» Stored data:
+++++
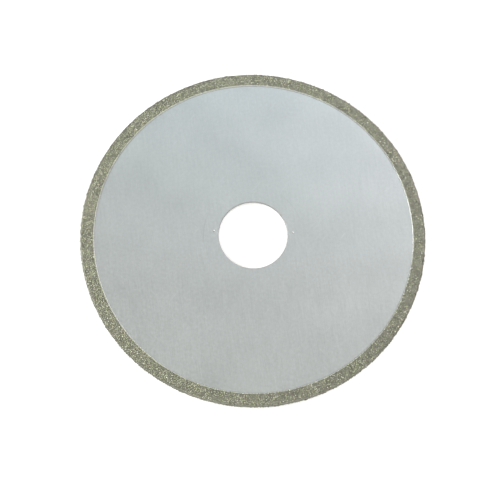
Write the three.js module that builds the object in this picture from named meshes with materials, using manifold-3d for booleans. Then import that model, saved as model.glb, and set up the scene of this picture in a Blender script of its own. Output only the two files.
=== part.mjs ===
// A thin diamond grinding wheel: a flat steel disc whose outer edge carries a nickel plated band of diamond
// grit, which wraps over both faces and round the rim. It runs on an arbor through the plain round bore and
// is clamped between two flanges. Millimetres, +Z up. The origin is on the bore's axis, in the plane that
// the wheel lies on, and the wheel spins about Z.

import * as THREE from "three";
import { mergeVertices } from "three/addons/utils/BufferGeometryUtils.js";
import Module from "manifold-3d";

// The whole wheel
const WHEEL_DIAMETER = 100; // over the grit on the rim
const BORE_DIAMETER = 20; // slides on a 20 mm arbor

// The steel core
const CORE_THICKNESS = 1.0;
const BORE_EDGE_BREAK = 0.15; // chamfer on both rims of the bore
const CLAMP_FACE_DIAMETER = 40; // the flanges press inside this circle, which has facets of its own
const RIM_EDGE_RADIUS = 0.2; // the rounding on the core's outer corners, which the plating follows

// The abrasive band
const BAND_WIDTH = 3.65; // from the outside of the wheel to the grit's inner edge
const NICKEL_THICKNESS = 0.25;
const GRAIN_STAND_OUT = 0.15; // how far the grains stand out of the nickel
const NICKEL_LIP_WIDTH = 0.35; // bare nickel between the grit's inner edge and the open steel

// The two centre punch marks on the front face, one on each side of the bore
const PUNCH_MARK_DIAMETER = 0.6;
const PUNCH_MARK_DEPTH = 0.2;
const PUNCH_MARK_SETBACK = 1.5; // from the bore's wall to the middle of a mark
const PUNCH_MARK_ANGLES = [Math.PI * 0.046, Math.PI * 0.992];

// How finely the round shapes are divided
const TURN_SEGMENTS = 120;
const CORNER_SEGMENTS = 2;
const MARK_SEGMENTS = 12;

// What follows from the sizes above
const COAT_THICKNESS = NICKEL_THICKNESS + GRAIN_STAND_OUT;
const CORE_RADIUS = WHEEL_DIAMETER / 2 - COAT_THICKNESS;
const CORE_BACK = COAT_THICKNESS; // the height of the core's underside
const CORE_FRONT = CORE_BACK + CORE_THICKNESS;
const GRIT_INNER_RADIUS = WHEEL_DIAMETER / 2 - BAND_WIDTH;
const NICKEL_INNER_RADIUS = GRIT_INNER_RADIUS - NICKEL_LIP_WIDTH;
const BORE_RADIUS = BORE_DIAMETER / 2;
const CLAMP_FACE_RADIUS = CLAMP_FACE_DIAMETER / 2;

// A corner of the rim: an arc about a point inside the core, from one direction to another.
function cornerArc(height, radius, fromAngle, toAngle) {
  const points = [];
  for (let step = 0; step <= CORNER_SEGMENTS; step += 1) {
    const angle = THREE.MathUtils.lerp(fromAngle, toAngle, step / CORNER_SEGMENTS);
    const distance = CORE_RADIUS - RIM_EDGE_RADIUS + radius * Math.cos(angle);
    points.push(new THREE.Vector2(distance, height + radius * Math.sin(angle)));
  }
  return points;
}

// The way round the rim from the back face to the front face, a given height above the core's own surface.
function rimOutline(coatHeight) {
  const radius = RIM_EDGE_RADIUS + coatHeight;
  const backCorner = cornerArc(CORE_BACK + RIM_EDGE_RADIUS, radius, -Math.PI / 2, 0);
  const frontCorner = cornerArc(CORE_FRONT - RIM_EDGE_RADIUS, radius, 0, Math.PI / 2);
  return [...backCorner, ...frontCorner];
}

// Turns a closed profile of (radius, height) points about the wheel's axis. The profile runs
// counter-clockwise, so the faces point outwards.
function turnedRing(profile) {
  const geometry = new THREE.LatheGeometry([...profile, profile[0]], TURN_SEGMENTS);
  return geometry.rotateX(Math.PI / 2);
}

// A layer of the band: it covers the core's edge from one height above its surface to another, and reaches
// in over both faces as far as the inner radius.
function coatRing(innerRadius, bottomHeight, topHeight) {
  const top = [
    new THREE.Vector2(innerRadius, CORE_BACK - topHeight),
    ...rimOutline(topHeight),
    new THREE.Vector2(innerRadius, CORE_FRONT + topHeight),
  ];
  const bottom = [
    new THREE.Vector2(innerRadius, CORE_BACK - bottomHeight),
    ...rimOutline(bottomHeight),
    new THREE.Vector2(innerRadius, CORE_FRONT + bottomHeight),
  ];
  return turnedRing([...top, ...bottom.reverse()]);
}

// The disc before it is marked, with both edges of the bore broken.
function plainCore() {
  return turnedRing([
    new THREE.Vector2(BORE_RADIUS + BORE_EDGE_BREAK, CORE_BACK),
    new THREE.Vector2(CLAMP_FACE_RADIUS, CORE_BACK),
    ...rimOutline(0),
    new THREE.Vector2(CLAMP_FACE_RADIUS, CORE_FRONT),
    new THREE.Vector2(BORE_RADIUS + BORE_EDGE_BREAK, CORE_FRONT),
    new THREE.Vector2(BORE_RADIUS, CORE_FRONT - BORE_EDGE_BREAK),
    new THREE.Vector2(BORE_RADIUS, CORE_BACK + BORE_EDGE_BREAK),
  ]);
}

// The point of the punch, standing over the front face at a given angle round the bore. It goes on past the
// face at the same slope, so that the face cuts it to the mark's own diameter.
function punchPoint(angle) {
  const depthAndRise = PUNCH_MARK_DEPTH * 2;
  const cone = new THREE.ConeGeometry(PUNCH_MARK_DIAMETER, depthAndRise, MARK_SEGMENTS);
  const distance = BORE_RADIUS + PUNCH_MARK_SETBACK;
  cone.rotateX(-Math.PI / 2);
  return cone.translate(distance * Math.cos(angle), distance * Math.sin(angle), CORE_FRONT);
}

const wasm = await Module();
wasm.setup();

// A closed geometry as a solid that can be cut.
function toSolid(geometry) {
  const bare = geometry.clone();
  bare.deleteAttribute("normal");
  bare.deleteAttribute("uv");
  const merged = mergeVertices(bare);
  const vertProperties = merged.attributes.position.array;
  const triVerts = new Uint32Array(merged.index.array);
  return new wasm.Manifold(new wasm.Mesh({ numProp: 3, vertProperties, triVerts }));
}

// A solid as a geometry that can be drawn.
function toGeometry(solid) {
  const mesh = solid.getMesh();
  const geometry = new THREE.BufferGeometry();
  geometry.setAttribute("position", new THREE.BufferAttribute(mesh.vertProperties, 3));
  geometry.setIndex(new THREE.BufferAttribute(mesh.triVerts, 1));
  geometry.computeVertexNormals();
  return geometry;
}

// The steel disc with its two punch marks.
function steelCoreGeometry() {
  const marks = PUNCH_MARK_ANGLES.map((angle) => toSolid(punchPoint(angle)));
  const marked = marks.reduce((core, mark) => core.subtract(mark), toSolid(plainCore()));
  return toGeometry(marked);
}

// The electroplated nickel that holds the grains, with a bare lip inside the grit on both faces.
function nickelBondGeometry() {
  return coatRing(NICKEL_INNER_RADIUS, 0, NICKEL_THICKNESS);
}

// The layer of diamond grains, from the nickel's surface to the grains' tips.
function diamondGritGeometry() {
  return coatRing(GRIT_INNER_RADIUS, NICKEL_THICKNESS, COAT_THICKNESS);
}

const groundSteel = new THREE.MeshStandardMaterial({ color: 0xbfc4c4, roughness: 0.4, metalness: 1 });
const platedNickel = new THREE.MeshStandardMaterial({ color: 0xb5b29d, roughness: 0.35, metalness: 1 });
const diamondGrain = new THREE.MeshStandardMaterial({ color: 0x8f917e, roughness: 0.5, metalness: 0.2 });

// A named piece of the wheel.
function piece(name, geometry, material) {
  const mesh = new THREE.Mesh(geometry, material);
  mesh.name = name;
  return mesh;
}

const wheel = new THREE.Group();
wheel.add(piece("steel_core", steelCoreGeometry(), groundSteel));
wheel.add(piece("nickel_bond", nickelBondGeometry(), platedNickel));
wheel.add(piece("diamond_grit", diamondGritGeometry(), diamondGrain));

export default wheel;
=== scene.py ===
"""The looks of a thin diamond grinding wheel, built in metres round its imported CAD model.

The wheel is a flat ground steel disc, the core, with a plain round bore. Electroplated nickel wraps over the
core's edge and holds one layer of diamond grains, which covers a narrow band on both faces and the rim.
"""

import logging
import math
import random
from collections.abc import Callable, Iterable, Iterator
from dataclasses import dataclass, field
from enum import Enum
from itertools import chain

import bmesh
import bpy
from mathutils import Euler, Matrix, Vector, noise


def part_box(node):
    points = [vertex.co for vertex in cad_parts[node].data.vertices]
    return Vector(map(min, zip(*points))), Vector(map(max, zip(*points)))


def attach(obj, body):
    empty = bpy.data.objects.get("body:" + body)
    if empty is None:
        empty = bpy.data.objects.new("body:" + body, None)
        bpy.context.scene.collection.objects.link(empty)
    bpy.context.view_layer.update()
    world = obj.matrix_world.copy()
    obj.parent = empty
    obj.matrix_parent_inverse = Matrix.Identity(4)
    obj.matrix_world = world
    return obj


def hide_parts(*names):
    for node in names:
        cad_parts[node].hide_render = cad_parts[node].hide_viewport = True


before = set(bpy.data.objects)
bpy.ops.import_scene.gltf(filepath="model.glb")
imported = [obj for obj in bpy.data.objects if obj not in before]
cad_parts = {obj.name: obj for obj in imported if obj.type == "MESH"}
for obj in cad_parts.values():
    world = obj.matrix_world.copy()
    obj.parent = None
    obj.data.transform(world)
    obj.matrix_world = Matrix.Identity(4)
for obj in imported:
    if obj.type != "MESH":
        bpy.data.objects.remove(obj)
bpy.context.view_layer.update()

MM = 0.001
BODY = "root"
FULL_TURN = 2 * math.pi
QUARTER_TURN = math.pi / 2
GRAIN_TONE = "grain_tone"
GRAIN_WARMTH = "grain_warmth"

SAME_PLACE = 0.001 * MM  # corners nearer than this are one corner
SAME_ANGLE = 0.001  # angles nearer than this are one angle
NEARLY_LEVEL = 0.99  # a level face's normal has at least this much Z
NEARLY_UPRIGHT = 0.1  # an upright face's normal has less Z than this
NOISE_RANGE = (0.3, 0.7)  # nearly every value of a noise lies in it
BAND_SHIFT = Vector((0.2 * MM, 0.12 * MM, 0.0))  # how far the band's inner edge lies off the bore's axis

Socket = bpy.types.NodeSocket
Span = tuple[float, float]
Triple = tuple[float, float, float]
Ramp = tuple[tuple[float, Triple], ...]

log = logging.getLogger("wheel")


# ---------------------------------------------------------------- sizes


def inner_radius(node: str) -> float:
    """Finds how near to the axis a CAD solid comes.

    Args:
        node: The name of the CAD node.

    Returns:
        The radius of its bore, in metres.
    """
    return min(corner.co.xy.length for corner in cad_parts[node].data.vertices)


@dataclass(frozen=True)
class WheelSizes:
    """The sizes of the CAD solids, in metres, with heights counted from the plane the wheel lies on."""

    bore_radius: float
    core_radius: float
    core_back: float
    core_front: float
    nickel_height: float
    nickel_inner_radius: float
    grit_height: float
    grit_inner_radius: float

    @classmethod
    def from_frame(cls) -> "WheelSizes":
        """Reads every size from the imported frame.

        Returns:
            The sizes of this wheel.
        """
        core_low, core_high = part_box("steel_core")
        nickel_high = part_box("nickel_bond")[1]
        grit_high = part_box("diamond_grit")[1]
        return cls(
            bore_radius=inner_radius("steel_core"),
            core_radius=core_high.x,
            core_back=core_low.z,
            core_front=core_high.z,
            nickel_height=nickel_high.z - core_high.z,
            nickel_inner_radius=inner_radius("nickel_bond"),
            grit_height=grit_high.z - core_high.z,
            grit_inner_radius=inner_radius("diamond_grit"),
        )


@dataclass(frozen=True)
class SectionPoint:
    """A place on the band's section: its distance from the axis, its height, and the angle it faces.

    The facing angle is a quarter turn on the front face, nothing on the rim and minus a quarter on the back.
    """

    radius: float
    height: float
    facing: float

    def at(self, angle: float) -> Vector:
        """Gives the place in the wheel at an angle round the axis.

        Args:
            angle: The angle from +X, in radians.

        Returns:
            The point, in metres.
        """
        return Vector((self.radius * math.cos(angle), self.radius * math.sin(angle), self.height))

    def outward(self, angle: float) -> Vector:
        """Gives the direction that the surface faces at an angle round the axis.

        Args:
            angle: The angle from +X, in radians.

        Returns:
            A unit vector.
        """
        sideways = math.cos(self.facing)
        return Vector((sideways * math.cos(angle), sideways * math.sin(angle), math.sin(self.facing)))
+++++
» Exercise goal:
The lines to return run from the one containing "obj.parent = empty" down to the one containing "before = set(bpy.data.objects)"; give them exactly, both included, and no others.

» Answer below:
    obj.parent = empty
    obj.matrix_parent_inverse = Matrix.Identity(4)
    obj.matrix_world = world
    return obj


def hide_parts(*names):
    for node in names:
        cad_parts[node].hide_render = cad_parts[node].hide_viewport = True


before = set(bpy.data.objects)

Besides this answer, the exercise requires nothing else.